There was a lull in the shooting and I imagined that they must have cut back to check on the number of victims they’d killed. So I advanced in their direction to prevent them from reaching my family when they started up again. As I crouched my way back across the road I was thinking, “How exactly am I going to conduct a shoot out with an unknown number of assailants and my small 26 Glouck revolver which has only ten bullets in it?"

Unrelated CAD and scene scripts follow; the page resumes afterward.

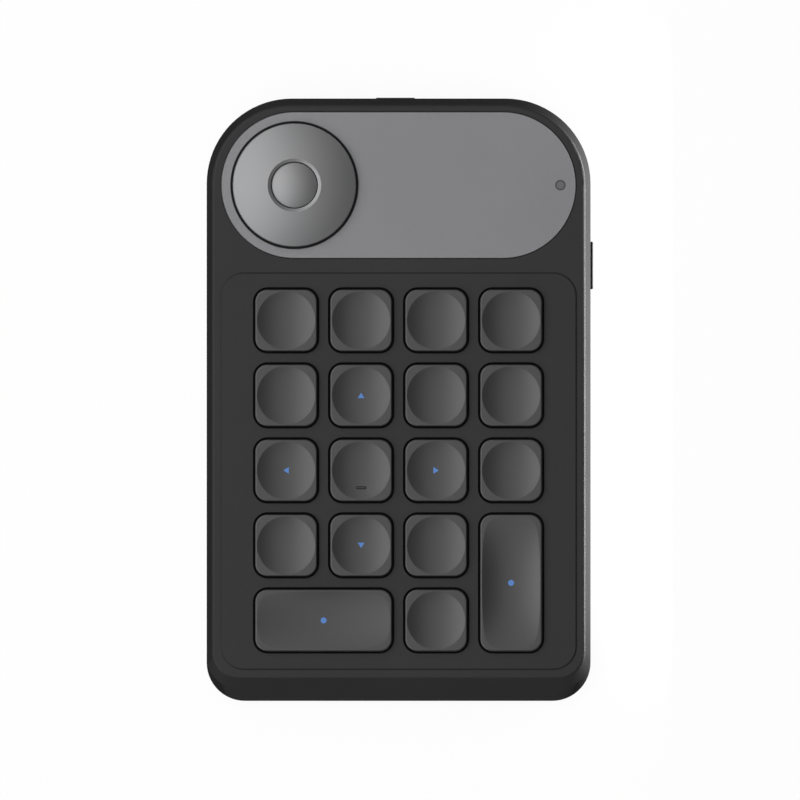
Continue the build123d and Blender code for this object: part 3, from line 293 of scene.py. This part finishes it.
def colour(*levels):
    """Colour for a shader from a grey level, or from levels of red, green and blue."""
    levels = levels * 3 if len(levels) == 1 else levels
    return (*[srgb(level) for level in levels], 1)


def use_group(nodes, group, **values):
    """Place a node group with its own values; gives the node."""
    node = nodes.new("ShaderNodeGroup")
    node.node_tree = group
    for label, value in values.items():
        node.inputs[label].default_value = value
    return node


def mix_colour(nodes, links, factor, first, second):
    """Mix of two colours, each a colour or an output; gives the output."""
    node = nodes.new("ShaderNodeMix")
    node.data_type = "RGBA"
    links.new(factor, node.inputs[0])
    for socket, value in ((node.inputs[6], first), (node.inputs[7], second)):
        if hasattr(value, "is_linked"):
            links.new(value, socket)
        else:
            socket.default_value = value
    return node.outputs[2]


print("level 188 is", round(srgb(188), 3), "of the light")

# %% [markdown]
# ## One helper for a finish
# Every solid finish below ends in a Principled shader that is fed by the three groups: two tones
# mixed by the slow mask, a lighter tone on the edges, and a roughness and a bump from the grain.
# Each material could be wired by hand, but then a better grain would have to be put in twenty
# times.

# %% Finish
def finish(name, tones, roughness, grain, edge, worn_and_highlit_edge_tone, metallic=0.0, specular=0.5,
           slant=0.0):
    """Material with one Principled shader; gives the material, nodes, links and shader.

    tones are two colours, grain is (grains per metre, depth in metres, change of roughness), edge
    is (radius in metres, amount of the lighter edge), worn_and_highlit_edge_tone is the colour of
    the edges, which is wear and on some finishes also a painted highlight, and slant tells how
    fast the gloss falls off when the surface is looked at from the side.
    """
    material, nodes, links, output = new_material(name)
    shader = nodes.new("ShaderNodeBsdfPrincipled")
    shader.inputs["Metallic"].default_value = metallic
    shader.inputs["Specular IOR Level"].default_value = specular
    links.new(shader.outputs[0], output.inputs["Surface"])
    tone = use_group(nodes, tone_group, Scale=TONE_SCALE)
    body_colour = mix_colour(nodes, links, tone.outputs["Mask"], *tones)
    wear = use_group(nodes, worn_and_highlit_group, Radius=edge[0], Amount=edge[1])
    body_colour = mix_colour(nodes, links, wear.outputs["Mask"], body_colour, worn_and_highlit_edge_tone)
    if slant:
        facing = nodes.new("ShaderNodeLayerWeight")
        facing.inputs["Blend"].default_value = 0.5
        lost = maths(nodes, links, "MULTIPLY", facing.outputs["Facing"], slant * specular)
        kept = maths(nodes, links, "SUBTRACT", specular, lost)
        links.new(maths(nodes, links, "MAXIMUM", kept, 0.0), shader.inputs["Specular IOR Level"])
    links.new(body_colour, shader.inputs["Base Color"])
    scale, depth, change = grain
    surface = use_group(nodes, grain_group, Scale=scale)
    speckle_part = maths(nodes, links, "MULTIPLY", surface.outputs["Speckle"], change)
    links.new(maths(nodes, links, "ADD", speckle_part, roughness), shader.inputs["Roughness"])
    bump = nodes.new("ShaderNodeBump")
    bump.inputs["Strength"].default_value = 1.0
    bump.inputs["Distance"].default_value = depth
    links.new(surface.outputs["Height"], bump.inputs["Height"])
    links.new(bump.outputs["Normal"], shader.inputs["Normal"])
    return material, nodes, links, shader


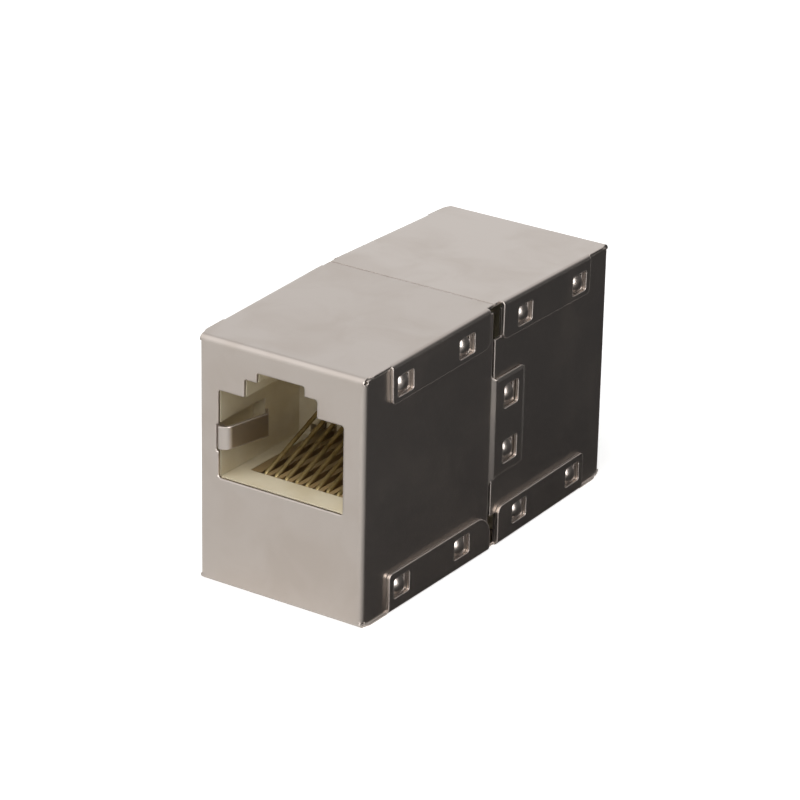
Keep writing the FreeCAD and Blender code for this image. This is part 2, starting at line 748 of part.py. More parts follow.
def shell(label):
    """One folded shell, complete with wings, flaps, lances, spring finger and tongue."""
    level, flare = as_size(0), size("top_flare")
    plain = (mouth - size("flap_back_plain"), size("flap_round_plain"))
    top = wing(label + "_top", flare, size("flap_drop"), [
        plain, (mouth - size("flap_back_tongue"), size("flap_round_tongue")),
    ])
    bottom = wing(label + "_bottom", level, size("flap_drop_low"), [
        (mouth, size("flap_round_tongue_low")), plain,
    ])
    place_wing(top, face_height - fold, 0, flare)
    place_wing(bottom, fold, 180, level)
    bumps, openings = lances(label)
    folded = group("MultiFuse", label + "_folded", [
        punched_walls(label), top, bottom, tongue(label + "_tongue"), bumps,
        finger(label + "_finger"),
    ])
    return cut(label, folded, openings)


# ---- plastic jack ----------------------------------------------------------------------------------

def jack_housing(label):
    """The moulding behind the opening: plug cavity, latch notch, finger recess and board chamber."""
    maker = Maker(label)
    play, margin = size("housing_play"), size("socket_play")
    front = gauge + size("housing_front")
    rear = front + size("housing_length")
    half = half_width - gauge - play
    low, high = gauge + play, face_height - gauge - play
    maker.pad("block", "XZ", front, size("housing_length"), box(-half, half, low, high))
    shoulder = size("latch_shoulder")
    maker.pocket("socket_mouth", "XZ", 0, shoulder, opening_outline(margin))
    wide = opening_half - margin
    floor, ceiling = size("opening_low") + margin, size("opening_high") - margin
    maker.pocket("plug_cavity", "XZ", front, size("socket_depth") - front,
                 box(-wide, wide, floor, ceiling))
    step = size("step_width") / 2 - margin
    maker.pocket("latch_room", "XZ", shoulder, size("latch_depth") - shoulder,
                 box(-step, step, ceiling - margin, size("notch_high") - margin))
    recess = opening_half + size("recess_depth")
    reach = size("recess_margin")
    maker.pocket("finger_recess", "XZ", 0, size("recess_length"),
                 box(-recess, 0, size("finger_low") - reach, size("finger_high") + reach))
    carrier_play = size("carrier_play")
    bay = size("carrier_width") / 2 + carrier_play
    bay_front = size("carrier_front") - carrier_play
    maker.pocket("carrier_bay", "XZ", bay_front, rear - bay_front,
                 box(-bay, bay, size("carrier_under") - carrier_play, size("comb_low")))
    tail_front = size("carrier_block") - carrier_play
    maker.pocket("tail_bay", "XZ", tail_front, rear - tail_front,
                 box(-bay, bay, board_top, size("carrier_under")))
    chamber = size("chamber_width") / 2
    ledge = chamber - size("chamber_ledge")
    back = size("chamber_front")
    maker.pocket("board_chamber", "XZ", back, rear - back,
                 box(-chamber, chamber, size("board_low"), size("chamber_high")))
    maker.pocket("under_board", "XZ", back, rear - back,
                 box(-ledge, ledge, low, size("board_low")))
    slot = size("comb_slot") / 2
    first = contact_x(0)
    comb = maker.pocket("comb_slot", "XZ", size("socket_depth"), size("comb_depth"),
                        box(first - slot, first + slot, size("comb_low"), size("comb_high")))
    maker.row("comb", comb, size("contact_pitch"), CONTACTS)
    return maker.body


def contact_carrier(label):
    """The insert that holds the wires: a slotted floor, a riser and a tail block on the board."""
    maker = Maker(label)
    half = size("carrier_width") / 2
    front, rear = size("carrier_front"), size("carrier_rear")
    under, floor = size("carrier_under"), size("carrier_floor")
    profile = rounded([
        (front, under), (size("carrier_block"), under), (size("carrier_block"), board_top),
        (rear, board_top), (rear, size("comb_low") - size("carrier_play")),
        (size("carrier_riser"), size("comb_low") - size("carrier_play")),
        (size("carrier_riser"), floor), (front, floor),
    ])
    maker.pad("side_profile", "YZ", -half, half * 2, profile)
    slot = size("comb_slot") / 2
    first = contact_x(0)
    top_slot = maker.pocket("top_slot", "XZ", size("carrier_nose"), size("carrier_riser")
                            - size("carrier_nose"),
                            box(first - slot, first + slot, size("slot_floor"), floor))
    maker.row("top_slots", top_slot, size("contact_pitch"), CONTACTS)
    nose_slot = maker.pocket("nose_slot", "XZ", front, size("carrier_nose") - front,
                             box(first - slot, first + slot, under, floor))
    maker.row("nose_slots", nose_slot, size("contact_pitch"), CONTACTS)
    groove = wire / 2 + size("groove_play")
    for index in (0, 1):
        start = size("carrier_nose")
        middle = contact_x(index)
        run = maker.pocket(f"groove_{index + 1}", "XZ", start, tail_y(index) + groove - start,
                           box(middle - groove, middle + groove, board_top, wire_run + groove))
        maker.row(f"grooves_{index + 1}", run, size("contact_pitch") * 2, CONTACTS // 2)
    return maker.body


def contact(label, index):
    """One wire: sprung leg, turn round the carrier's nose, run under its floor, and a tail."""
    maker = Maker(label)
    slope, bend, corner = size("wire_slope"), size("wire_bend"), size("wire_corner")
    x, front = contact_x(index), size("wire_front")
    tangent = (front - bend * sine(slope), wire_centre + bend * cosine(slope))
    tip = (tangent[0] + size("wire_free") * cosine(slope),
           tangent[1] + size("wire_free") * sine(slope))
    tail = tail_y(index)
    foot = size("board_low") - size("tail_below")
    route = [
        (tail, foot, None), (tail, wire_run - corner, (corner, CCW)),
        (tail - corner, wire_run, None), (front, wire_run, (bend, CW)),
        (tangent[0], tangent[1], None), (tip[0], tip[1], None),
    ]
    spine = maker.sketch("YZ", x)
    draw(spine, route, closed=False)
    section = maker.sketch("XY", foot)
    draw_circle(section, x, tail, wire / 2)
    pipe = maker.body.newObject("PartDesign::AdditivePipe", label + "_pipe")
    pipe.Profile = section
    pipe.Spine = (spine, [])
    return maker.body


def circuit_board(label):
    """The board that lies through both jacks, with two rows of holes for each jack's tails."""
    maker = Maker(label)
    half = size("board_width") / 2
    reach = half_length - size("board_end")
    board = size("board_low")
    maker.pad("laminate", "XY", board, size("board_thick"), box(-half, half, -reach, reach))
    hole = size("board_hole") / 2

    def holes(sketch):
        for end in (-1, 1):
            for index in range(CONTACTS):
                x = contact_x(index) * -end
                draw_circle(sketch, x, (half_length - tail_y(index)) * end, hole)

    maker.pocket("tail_holes", "XY", board, size("board_thick"), holes)
    return maker.body


# ---- assembly --------------------------------------------------------------------------------------

def put_half(part, end):
    """Move a piece from the half's frame to the front end (-1) or, turned round, the rear (+1)."""
    part.Placement = Placement(Vector(), Rotation(Vector(0, 0, 1), 0 if end < 0 else 180))
    bind(part, ".Placement.Base.y", half_length * end)


def build():
    parts = []
    for end, word in ((-1, "front"), (1, "rear")):
        half = [
            shell(f"{word}_shell"),
            jack_housing(f"{word}_jack_housing"),
            contact_carrier(f"{word}_contact_carrier"),
        ]
        for index in range(CONTACTS):
            half.append(contact(f"{word}_contact_{index + 1}", index))
        for part in half:
            put_half(part, end)
        parts += half
    parts.append(circuit_board("circuit_board"))
    return parts


def check(parts):
    """Stop if any object failed or any piece isn't one valid solid."""
    doc.recompute()
    for item in doc.Objects:
        if "Invalid" in item.State or "Error" in item.State:
            raise RuntimeError(f"{item.Name} failed: {item.State}")
    for part in parts:
        shape = part.Shape
        if shape.isNull() or not shape.isValid() or len(shape.Solids) != 1:
            raise RuntimeError(f"{part.Label} isn't one valid solid")


def export(parts):
    os.makedirs("parts", exist_ok=True)
    for part in parts:
        part.Shape.exportStep(f"parts/{part.Label}.step")
        bounds = part.Shape.BoundBox
        print(f"{part.Label}: {bounds.XLength:.2f} x {bounds.YLength:.2f} x {bounds.ZLength:.2f} mm,"
              f" {part.Shape.Volume:.1f} mm3")


pieces = build()
check(pieces)
export(pieces)
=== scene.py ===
"""Looks for the inline coupler: finishes for every CAD piece, a plain studio and the camera."""

from __future__ import annotations

import logging
import math
from dataclasses import dataclass
from enum import Enum

import bpy
import numpy as np
from mathutils import Matrix, Vector


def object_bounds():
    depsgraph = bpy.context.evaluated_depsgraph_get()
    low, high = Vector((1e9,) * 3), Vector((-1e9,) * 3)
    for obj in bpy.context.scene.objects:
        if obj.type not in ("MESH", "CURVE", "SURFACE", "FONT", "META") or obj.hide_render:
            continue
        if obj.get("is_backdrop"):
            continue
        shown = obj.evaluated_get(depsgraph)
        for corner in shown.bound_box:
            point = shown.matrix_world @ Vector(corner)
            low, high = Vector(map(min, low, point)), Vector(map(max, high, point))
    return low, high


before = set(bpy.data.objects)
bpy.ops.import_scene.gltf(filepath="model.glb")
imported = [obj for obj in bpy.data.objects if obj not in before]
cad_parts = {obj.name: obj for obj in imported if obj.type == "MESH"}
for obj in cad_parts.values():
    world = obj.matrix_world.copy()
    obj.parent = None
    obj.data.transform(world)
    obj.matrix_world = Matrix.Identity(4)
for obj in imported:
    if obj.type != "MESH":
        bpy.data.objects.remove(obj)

log = logging.getLogger("coupler")

Socket = bpy.types.NodeSocket
Span = tuple[float, float]
Point = tuple[float, float, float]

MM = 0.001
CONTACTS = 8  # wires in one socket


class End(Enum):
    """The two halves of the coupler, by the word that starts their pieces' names."""

    FRONT = "front"
    REAR = "rear"


class Reach(Enum):
    """What a lamp lights: dull surfaces alone, or reflections alone."""

    DULL = "dull"
    MIRRORED = "mirrored"


# ---- nodes ---------------------------------------------------------------------------------

def linear(colour: str) -> tuple[float, float, float, float]:
    """Turn an sRGB hex colour into linear light.

    Args:
        colour: Six hex digits after a hash sign.

    Returns:
        Red, green, blue and an alpha of 1.
    """
    channels = np.array([int(colour[place:place + 2], 16) for place in (1, 3, 5)]) / 255
    light = np.where(channels <= 0.04045, channels / 12.92, ((channels + 0.055) / 1.055) ** 2.4)
    return (*(float(value) for value in light), 1.0)


def feed(tree: bpy.types.NodeTree, target: bpy.types.Node,
         inputs: dict[str | int, object]) -> None:
    """Fill inputs of a node with links, colours or values.

    Args:
        tree: The node tree that the node is in.
        target: The node.
        inputs: Input name or number to the output that feeds it, an sRGB hex colour or a value.
    """
    for place, source in inputs.items():
        if isinstance(source, Socket):
            tree.links.new(source, target.inputs[place])
        elif isinstance(source, str):
            target.inputs[place].default_value = linear(source)
        else:
            target.inputs[place].default_value = source


def node(tree: bpy.types.NodeTree, kind: str, inputs: dict[str | int, object] | None = None,
         **settings: object) -> bpy.types.Node:
    """Add a node with its settings and its inputs.

    Args:
        tree: The node tree that the node joins.
        kind: Blender's type name of the node.
        inputs: Input name or number to the output that feeds it, an sRGB hex colour or a value.
        settings: The node's own properties.

    Returns:
        The new node.
    """
    made = tree.nodes.new(kind)
    for name, setting in settings.items():
        setattr(made, name, setting)
    feed(tree, made, inputs or {})
    return made


# ---- finishes ------------------------------------------------------------------------------

GRAIN_DEPTH_MM = 0.01
GRAIN_DETAIL = 2.0


def fresh(name: str) -> tuple[bpy.types.Material, bpy.types.NodeTree, bpy.types.Node, Socket]:
    """Start a material with a Principled shader and the object's own coordinates.

    Args:
        name: The material's name.

    Returns:
        The material, its tree, the shader and the coordinate output.
    """
    material = bpy.data.materials.new(name)
    material.use_nodes = True
    tree = material.node_tree
    shader = next(item for item in tree.nodes if item.type == "BSDF_PRINCIPLED")
    place = node(tree, "ShaderNodeTexCoord").outputs["Object"]
    return material, tree, shader, place


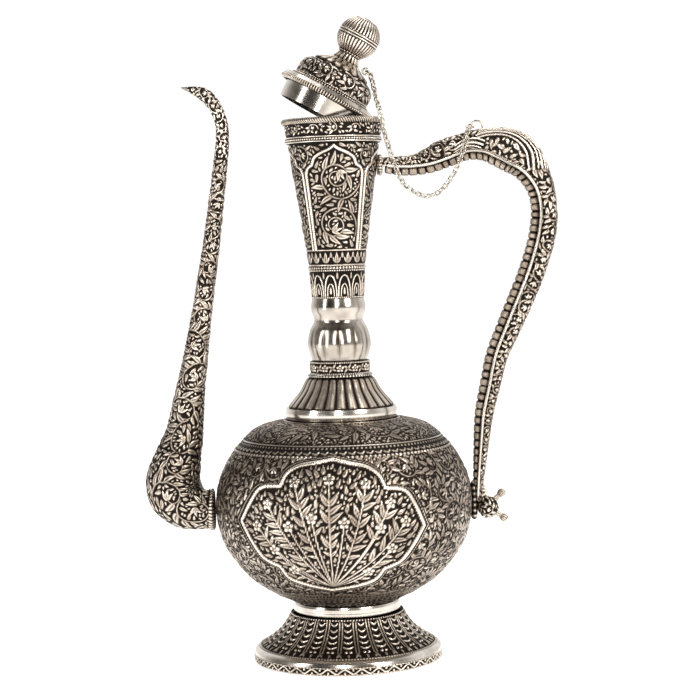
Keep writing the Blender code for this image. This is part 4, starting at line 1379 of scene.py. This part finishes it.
def build_chain():
    route = smooth_line_3d(CHAIN_ROUTE, 0.5)
    along = np.concatenate([[0], np.cumsum(np.linalg.norm(np.diff(route, axis=0), axis=1))])
    upper, lower = route[along <= CHAIN_SPLIT], route[along >= CHAIN_SPLIT - LINK_PITCH]
    for name, part, ends, blend_from, blend_to in (
        ("chain_lower", lower[::-1], ("pot", "lid_carrier"), (71, -4.9, 279.9), (30, -13, 266)),
        ("chain_upper", upper[::-1], ("lid_carrier", "lid"), (25, -18.2, 286), (21.5, -2.9, 304.6)),
    ):
        piece = chain_piece(name, part)
        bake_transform(piece)


def smooth_line_3d(points, step):
    """Even points along a smooth curve in space."""
    points = np.array(points, float)
    ends = np.vstack([2 * points[0] - points[1], points, 2 * points[-1] - points[-2]])
    t = np.linspace(0, 1, 24, endpoint=False)[:, None]
    runs = [0.5 * (2 * q + (r - p) * t + (2 * p - 5 * q + 4 * r - s) * t ** 2 + (3 * q - p - 3 * r + s) * t ** 3)
            for p, q, r, s in zip(ends, ends[1:], ends[2:], ends[3:])]
    return even(np.vstack([*runs, points[-1:]]), step, 3)


def build_rings():
    arch = [(72.9, 0, 277.8), (72.9, 0, 280.6), (74, 0, 282.4), (75.8, 0, 283), (77.6, 0, 282.6), (78.7, 0, 281),
            (78.8, 0, 279)]
    wire_tube("handle_chain_arch", smooth_line_3d(arch, 0.3), 0.5, WIRE, "pot", ["handle_chain_loop"])
    wire_ring("chain_ring_at_handle", (72.2, -0.65, 279.9), 2.0, 0.45, (0.05, -0.15, 1), "pot", ["chain_handle_ring"])
    eyelet = LID @ Vector((11.6, 0, 22.9))
    wire_ring("lid_eyelet_wire", eyelet, 1.6, 0.5, (0, 1, 0), "lid", ["lid_eyelet"])
    wire_ring("chain_ring_at_lid", LID @ Vector((13.6, -0.3, 23.1)), 2.0, 0.45, LID.to_3x3() @ Vector((-0.1, 0.15, 1)),
              "lid", ["chain_lid_ring"])


build_chain()
build_rings()
build_foot()
build_body()
build_neck()
build_spout()
build_handle()
build_handle_ends()
build_lid()
build_studio()
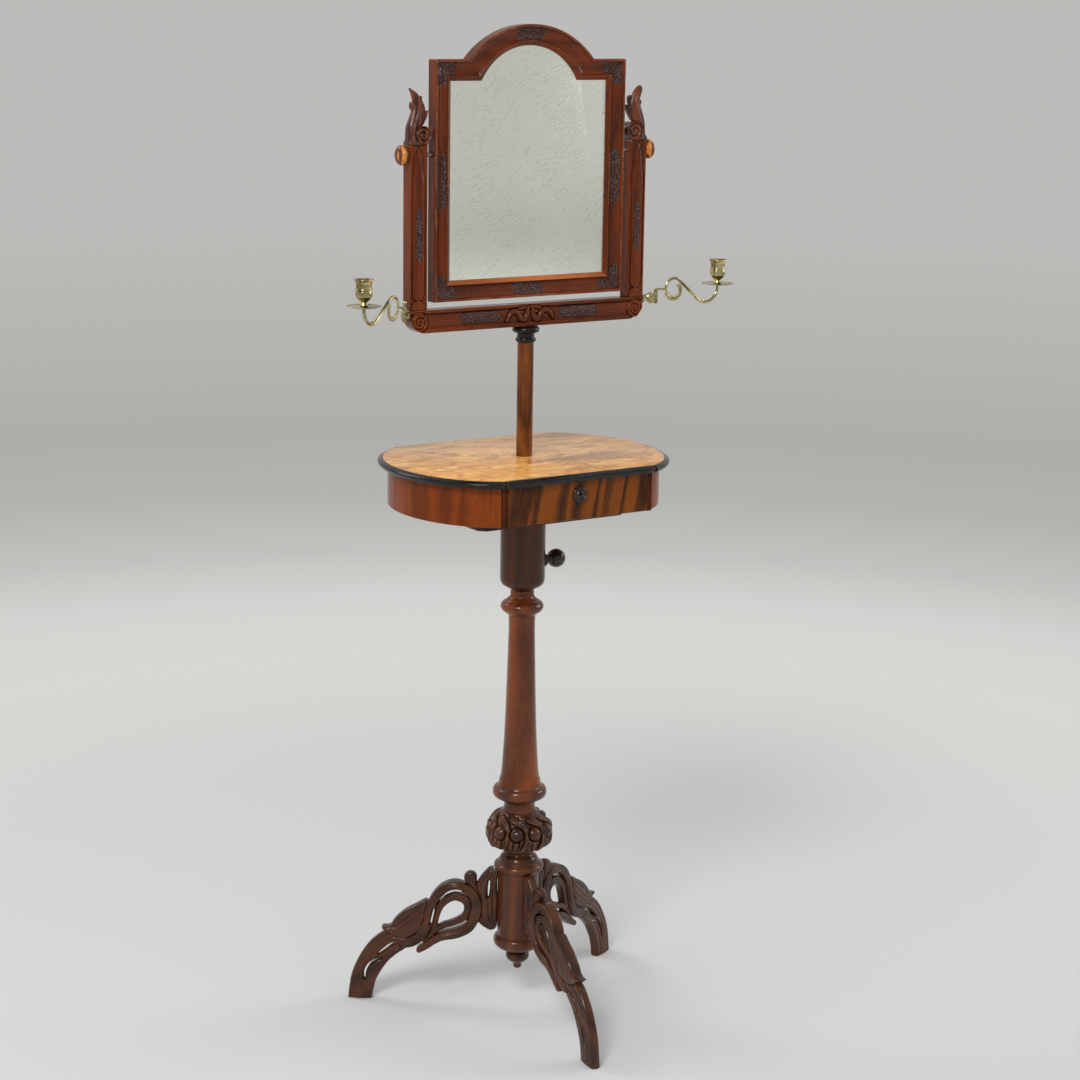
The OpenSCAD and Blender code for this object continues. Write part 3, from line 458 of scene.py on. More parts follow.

I couldn’t see any sign of the attackers, so I returned to the car and decided to stop the first car that passed by to get my family out of there. The first two cars that I tried to flag down were Palestinians. They almost ran me over as they simply picked up speed and fled the scene instead of stopping for us. Right after them, a Rabatz (security officer) from one of the settlements drove up, evaluated the situation and helped me evacuate my wife and kids. Then a patrol of border police arrived, closed the road and began to sweep the area. At that point, for us the incident was finished.
I simply cannot understand how they didn’t hit us. But I couldn’t get over the experience. We had clearly been spared by an outright miracle. When I survey the lay of the land and the distances involved, I simply cannot understand how they didn’t hit us. They stood above the road, several meters from our slow rolling automobile, methodically shooting fatal bullets, one after another into our vehicle. Yet they missed every time (except for that first bullet which damaged the car).
For me, this was an unnerving experience. I’ve had my baptism by fire in the Army, but this was something completely different. That Shabbat eve we faced the Angel of Death and looked into the very whites of his eyes.
Even now as I’m sitting at the computer writing these lines, they could have been conducting our funerals. They could be eulogizing us, and relating how Ayelet was finishing a course in coaching and had begun her new book; how Maayan was an outstanding student and wrote the weekly family newspaper, how Ateret had finally learned to ride a two wheeler without the help of auxiliary supports, how Raanana loved to sing, and how Malachi, the baby, started to walk only this week.
When I think about that fateful Friday, how humdrum and conventional what could have been the last day of our lives. Like other people who have had near death experiences, I realize how short and precious life is and how important it should be to live it to its fullest, without wasting time and energy on day dreams, false desires and nonsense.
But beyond my personal story, I’m thinking there is the bigger one. Usually we’re all taken up with our personal lives, what I call the Small Story. We’re completely involved with our careers, our family, and the constant urgent demands on us. News and politics pass over our heads, and don’t really bother us or interest us that much. But in the background the Big Story is always there, the story of the Jewish nation, which after 2,000 years of exile finally returned and established an independent government of its own. And, as in all generations, there are no lack of those who are trying to destroy us.
There are moments in one’s life when the Big Story pushes its way into the Small Story. These are moments of clarity, when matters become crystallized, and the essence of our collective fate takes over.
The Big Story comes on the screen and reminds us of the difficult truth that we try so hard to ignore: we live in a bad neighborhood, surrounded by real and dangerous enemies, and if we don’t stand up and protect ourselves, we cannot survive.